To Rain or Not to Rain?

July 12, 2010 12:08 PM
The stress of unpredictable summer weather is continuing to keep farmers on their toes. Farmer reports to Crop Comments within the last month have shown that, no matter the part of the country you are in, you are battling the weather.
Many farmers in the Midwest continue to struggle with what seems like an endless stream of rainfall. While some areas have in fact started to dry out, many fields still sit under water across the “Heart of the Corn Belt.”
“We are starting to lose yield due to excessive rain. We are still far better off than many. Just returned from south of I-80 east of Des Moines and you folks have my sincere sympathy," says a Mitchell County, Iowa farmer.

In Lee County, Iowa, a farmer says, “Come see the worst crops in the nation. The flood of '93 is back. Bean planting won't take place in this area of the state. Corn is head high to 2" tall in the same field.”
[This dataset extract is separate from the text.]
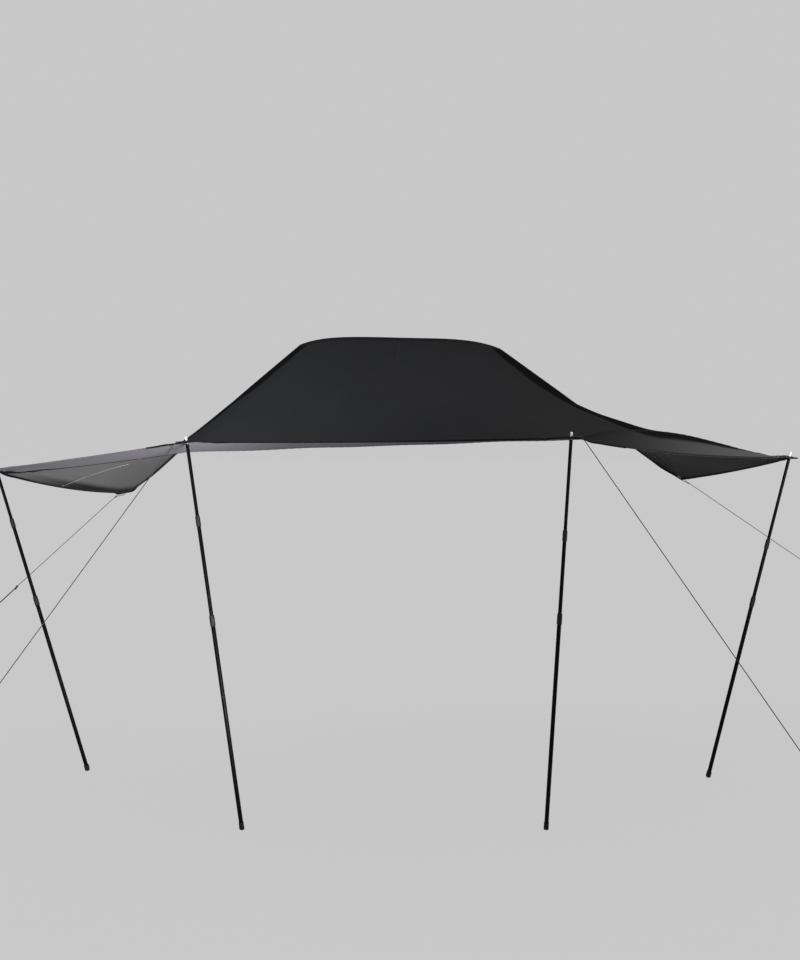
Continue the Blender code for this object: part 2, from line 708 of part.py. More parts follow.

Areas in Missouri and Nebraska have seen over 20” of rain in the last month. A farmer from Harrison County, Mo. reports a 400-acre loss from excessive rainfall, with spot losses in many other fields. “The Missouri River is bank full and backing into fields. Nebraska bottomland along creeks and rivers have big losses. The big question will be how much it will affect total production. Don't bet on record yields.”
An Iroquois County, Ill. farmer agrees that this is the toughest summer he has ever seen. “I have been farming for 30 years and have never seen so much damage from the water as we have had. They can say what they want, but some of this corn is not going to recover.”
And then the irony sets in. Farmers all along the East Coast are begging for moisture, seeing some of the driest weeks on record.
“For the last 45 days had 1.2" of rain, and the most came at 2/10" in about 30 minutes. 110-day corn planted on April 5 is burnt up two-thirds of the plant and 119-day corn is about 5' tall, starting to tassel,” says a southeastern Virginia farmer.
Many farmers in this area describe their corn crop as dry and curled, suffering from mere inches of rain through all of June.
“If it doesn't rain soon, well... we won't need the chopper to come around to process our corn silage for our dairy cows, there won't be a kernel to process, and not much stalk to chop either,” says a central Pennsylvania farmer.